Friends I’m His Girl
We like songs that strut, and I’m His Girl struts like it’s the muthafucking offspring of muthafucking Superfly and muthafucking Shaft. Yeah. Damn right.
What? Oh, who knows. Maybe they adopted.
It’s got a stylish retro-tinged video that reminds us that while boomboxes do have a certain cache, they are less handy than an iPod, a bassline that could have been, literally, hewn from solid funk and a breathy bubblegum vocal. Now, all of those are, individually, certifiably good things. Put them all together and you’ve got something triply marvellous.
Estelle Back To Love
The dangers of peaking too soon: lining up for the start of the Great North Run and setting off at a tippy-toed, pointy-fingered sprint; reaching frankly unsustainable levels of success in your tender, formative years (Olsen twins, take a bow); opening your best man speech with a killer gag before humming and harring your way through the remaining five minutes.
The jury is out for Estelle as we see it, anyway after American Boy dared to soar closer to pop nirvana than any of its 2008 contemporaries. Although Back To Love puts us in mind of Don Henleys Boys Of Summer (not sure why), it just feels a touch flat. We fear she wont be selling out all the floor seats this time around.

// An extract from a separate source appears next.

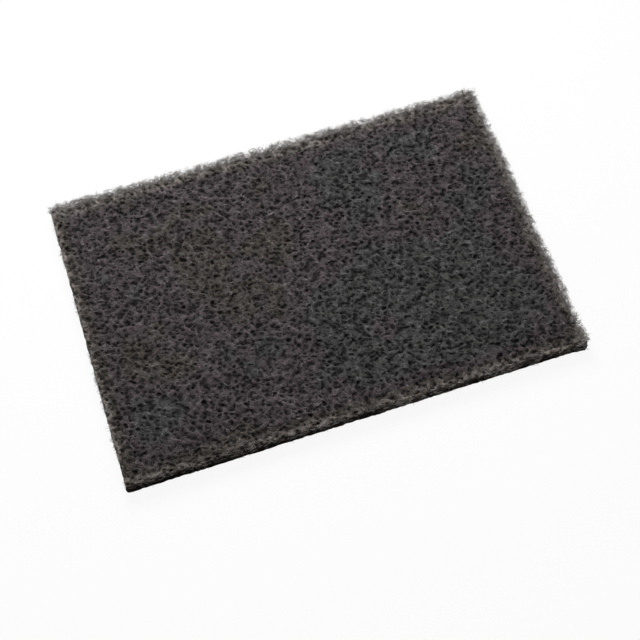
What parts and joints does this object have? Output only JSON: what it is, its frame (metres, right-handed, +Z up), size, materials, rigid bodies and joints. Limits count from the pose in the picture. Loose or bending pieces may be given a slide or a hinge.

Most right-thinking folk would think it safe to assume that a tender, toned-down Stereophonics cover would do little but blot the copybook of newbies otherwise described as exciting, up-and-coming or one to watch. Particularly newbies like Elsie who, were told, has a “dance floor heavy” single landing in January. Way to stoke the coals.
But this is different. This is Bach, and it rocks; it’s a rock block of Bach that she learned in the school called the school of hard knocks. Which, we confess, makes us rescind our initial assessment (“music to soothe timid kittens and/or colicky infants”) and instead nod appreciatively in the direction of one of this years more imaginative reinterpretations.